Americans don't know how to deal with "the smiling Lao"-as a result they tend to put their foot in it quite often, but they get away with it. The Lao responds with such politeness that the American comes away unaware that he has been rude. The rudeness of individual Americans, and the racist quality of official policy combine to offset the otherwise limitless ingratiating power of the American dollar.

It is typical that America should want, and should expect to be able to, buy love with dollars, just as it is typical that we find it necessary to disguise our neo-colonalism as "protecting the right to self-determination, "promoting democracy," etc.

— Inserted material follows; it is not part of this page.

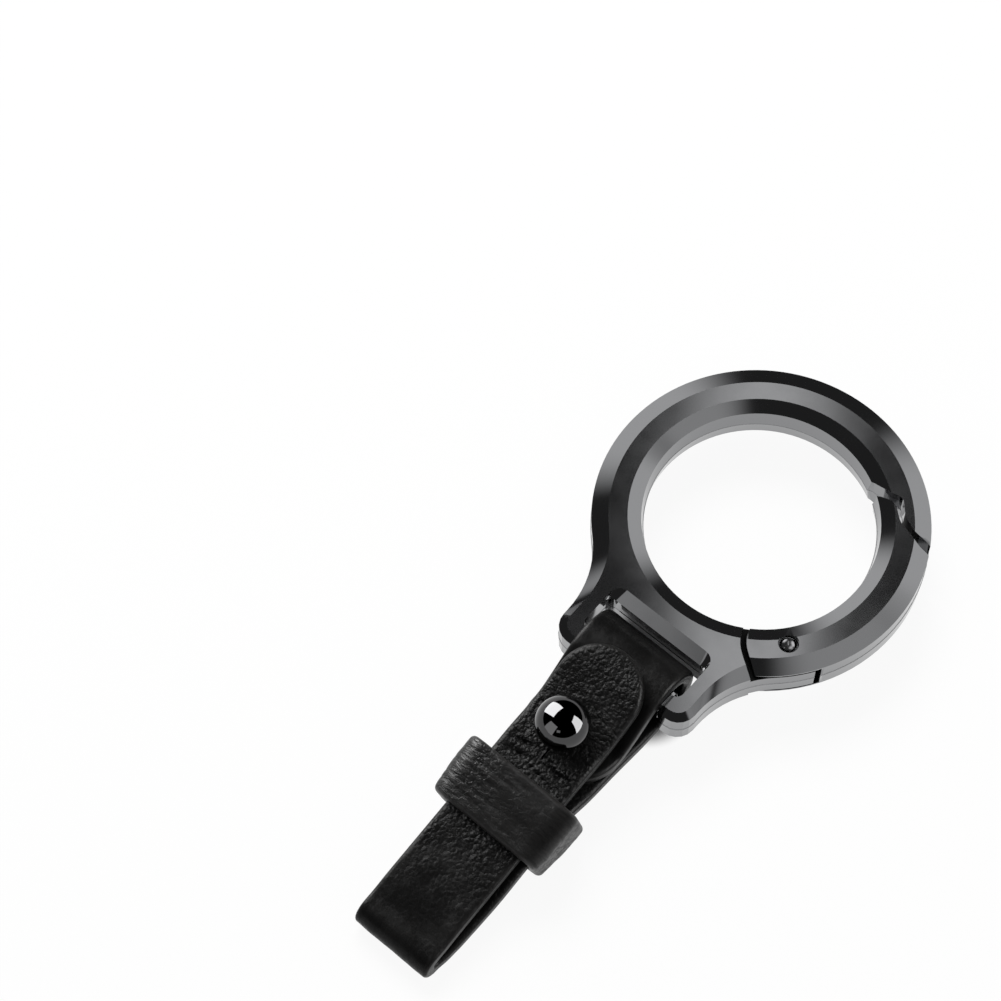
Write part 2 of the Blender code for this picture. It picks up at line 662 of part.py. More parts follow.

How much will it all cost? [I ask the head of USAID in Laos, "Is there any way of estimating approximately how much money we give Laos every year?" He laughs and answers, "Why, of course, 50 million a year-exactly-no more, no less."

I can't figure me out-I was cynical enough even then to know that there must be loopholes, like rice for the peasants being sold to buy tanks, but I was so naive that I actually thought this man would admit to their existence-even describe them for me. Oh, well, even $50 million is a lot to spend to keep a country of two million in line. . . . And that was four years ago.] . . .

How much will it cost? When will we know? When will it end?